The taxpayer in this case made a career out of lending money for profit, both through business entities and out of his personal funds. One of his personal loans to a commercial laundry wound up going bad. He deducted the loss as a business bad debt which in turn created NOL carrybacks and carryforwards. The IRS claimed it was a personal bad debt because the taxpayer’s private lending was not a trade or business.

According to IRC section 166, for a money lending activity to be considered a trade or business, the taxpayer must have been involved in the activity with continuity and regularity, with the primary purpose of earning income or making a profit. The courts have developed a non-exhaustive list of facts and circumstances to consider in deciding whether a taxpayer is in the business of lending money.

The IRS argued that even if the taxpayer had made enough loans over the years, his source of funds was a family limited partnership (FLP) he managed with his two sisters. Out of 89 loans made over a 14 year period, only 8 listed the taxpayer as the lender. The rest listed the FLP as the lender.

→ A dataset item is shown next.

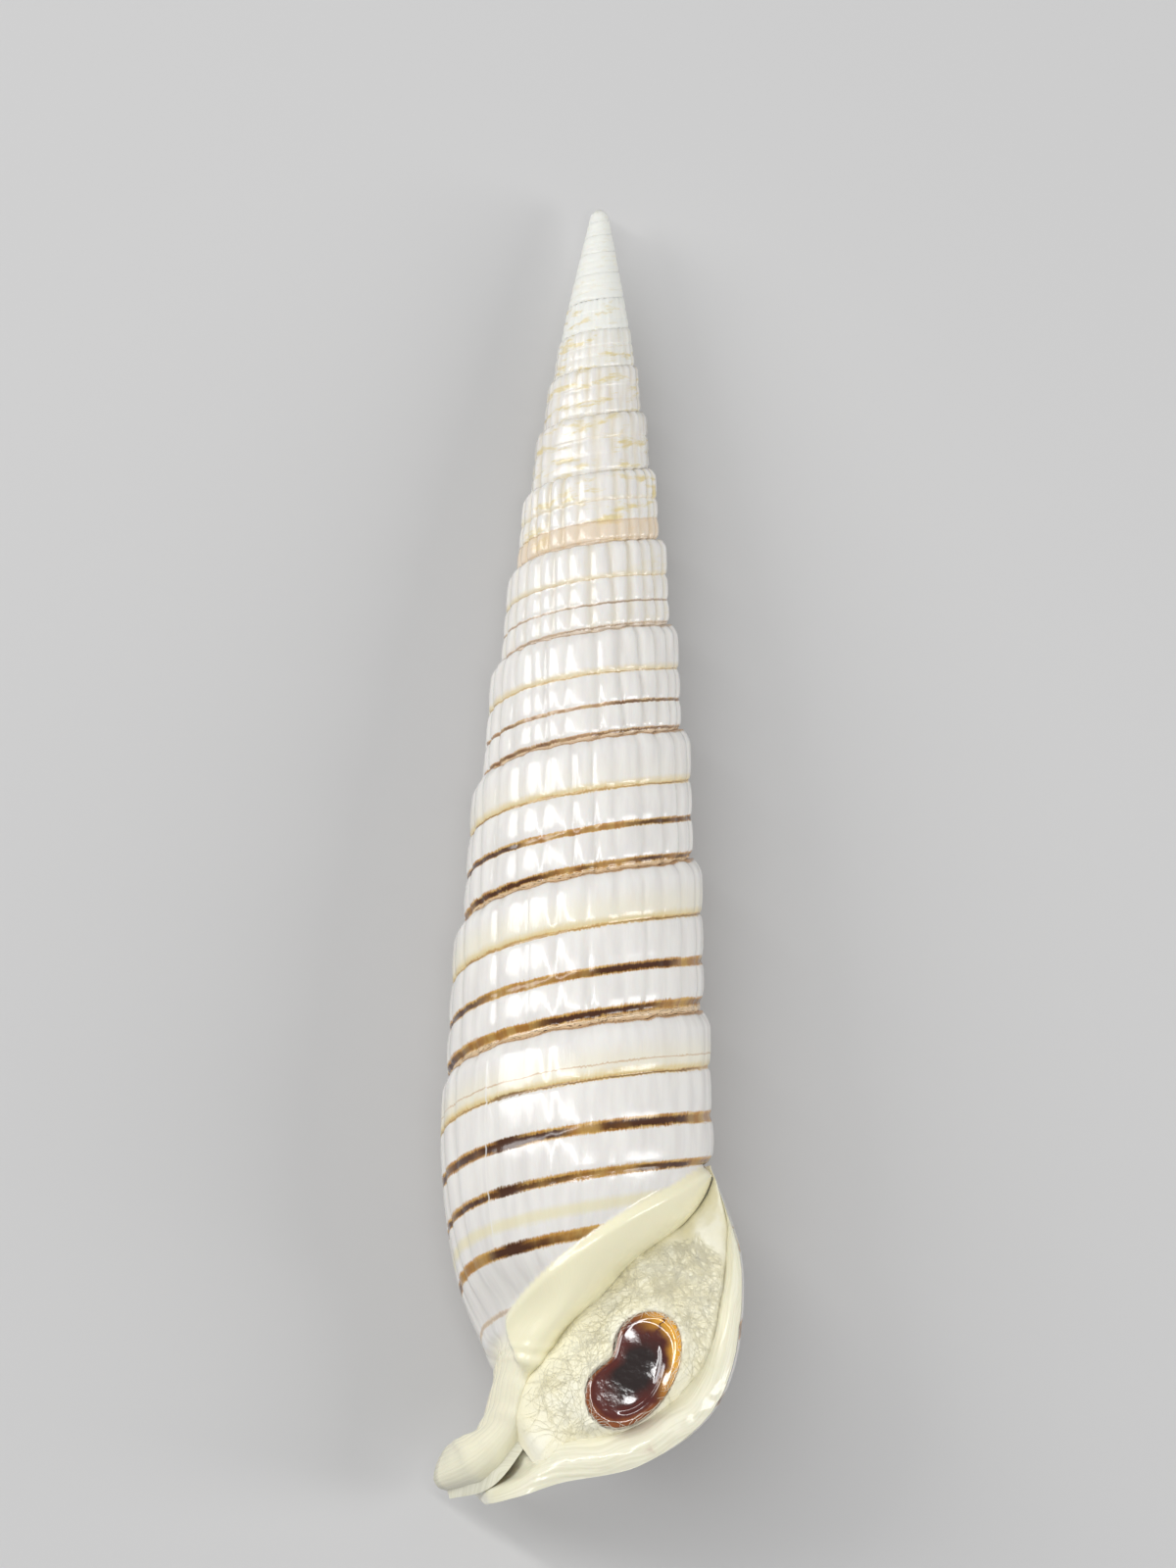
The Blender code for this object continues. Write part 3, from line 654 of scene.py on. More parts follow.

The court disagreed with the IRS based on the fact that the majority of those alleged to be FLP loans were in fact made from the taxpayer’s personal trust. The taxpayer made at least 66 loans over this period of time (either alone, or acting as trustee of his trust) to a multitude of borrowers, easily exceeding $24 million. These figures were more than sufficient to support the finding that the taxpayer’s personal lending activities were continuous and regular by themselves.  Unless motivated by some hidden whimsy or charitable purpose, the number of personal loans made and the money he tied up in them proves he spent a sufficient amount of time on them.